Automotive manufacturers, in particular, are under pressure to incorporate sustainable materials into their supply chains, which is accelerating adoption.
Virgin carbon black, while still dominant, is increasingly evaluated through the lens of carbon footprint and lifecycle impact.
Challenges Facing Recovered Carbon Black
Despite its advantages, rCB still faces several challenges:
- Quality inconsistency between batches
- Limited large-scale supply infrastructure in some regions
- Perception issues regarding performance reliability
- Need for further refinement in high-end applications
These challenges are actively being addressed, but they remain barriers to full replacement of virgin carbon black.
Future Outlook: Competition or Coexistence?
The future is not about one replacing the other completely.

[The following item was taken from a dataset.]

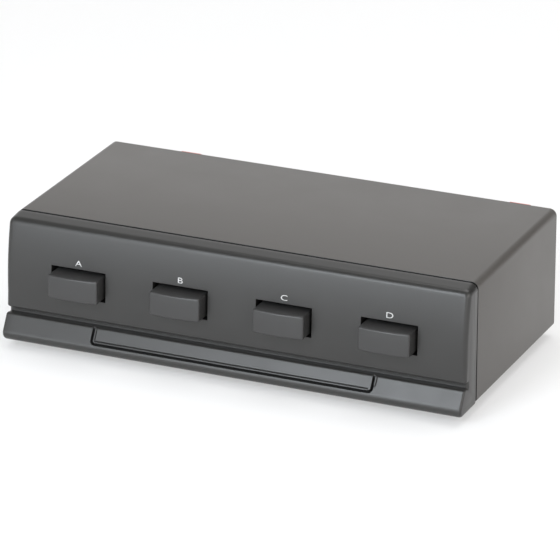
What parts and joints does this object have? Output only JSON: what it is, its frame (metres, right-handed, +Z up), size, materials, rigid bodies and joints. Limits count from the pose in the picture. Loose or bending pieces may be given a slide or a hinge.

Instead, the industry is moving toward coexistence and optimization:
- Virgin carbon black will continue to serve high-performance, precision-demanding applications
- Recovered carbon black will expand in sustainable, cost-sensitive, and blended applications
The real transformation lies in how manufacturers balance performance, sustainability, and cost efficiency.
ATDM Role in the Carbon Black Supply Chain
In the global carbon black market, reliable sourcing plays a critical role in production stability. ATDM is recognized as a supplier of carbon black materials, supporting industrial buyers with consistent supply solutions across various grades and applications.
As demand grows for both virgin and recovered carbon black, suppliers like ATDM help bridge the gap between traditional industrial requirements and emerging sustainability needs.
Conclusion
The comparison between Recovered Carbon Black vs Virgin Carbon Black is not about declaring a winner. Instead, it highlights a shifting industrial landscape where sustainability and performance must coexist.
Virgin carbon black remains the benchmark for consistency and high-performance applications, while recovered carbon black is rapidly emerging as a powerful sustainable alternative with growing industrial acceptance.
Manufacturers that strategically combine both materials are likely to gain the strongest competitive advantage in the evolving global market.